We are heading into what may be the dirtiest presidential campaign in history—at least in pure mega-tonnage of dirt.

We’ve all seen political ads that attack opponents through edited, out-of-context quotes. It’s not every day, however, that a campaign admits that its ad is deliberately deceptive. “All ads do that,” a top Mitt Romney operative told Thomas B. Edsall of The New York Times this week. “Ads are propaganda by definition.” The ad in question, produced by the Romney campaign, uses an audio clip of Barack Obama saying, “If we keep talking about the economy, we’re going to lose.” The cleverly edited clip comes from October 2008; at the time, candidate Obama said, “Sen. McCain’s campaign actually said, and I quote, ‘If we keep talking about the economy, we’re going to lose.’” Romney’s campaign makes no apologies for using a snipped portion of Obama’s statement to make it sound as if he were talking about himself in 2012; political ads are “agitprop,” the operative said, “manipulative pieces of persuasive art.” In other words: Hey, this is a rough business. Get over it.

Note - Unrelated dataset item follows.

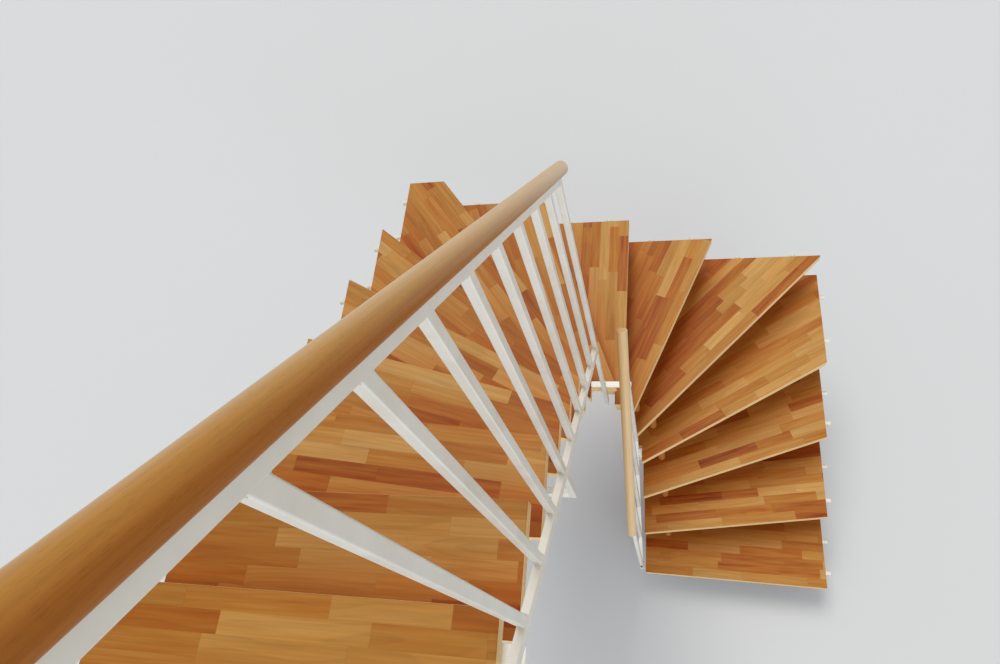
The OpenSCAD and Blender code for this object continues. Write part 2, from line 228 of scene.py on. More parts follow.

Good advice, that. We are heading into what may be the dirtiest presidential campaign in history—at least in pure mega-tonnage of dirt. The Obama campaign is planning to use the $1 billion it hopes to raise to portray the Republican nominee as a dangerous, heartless radical; that nominee is sure to respond with a withering counterassault. And as our Briefing explains this week, a new tsunami of attack ads will inundate voters this year, thanks to the unlimited contributions pouring in to Super PACs. Political speech, the Supreme Court reasoned in opening the door to Super PACs, is a good thing, so there can’t be too much of it. We’ll see about that. Water and wine are good things, too, but try swallowing them in unlimited quantities.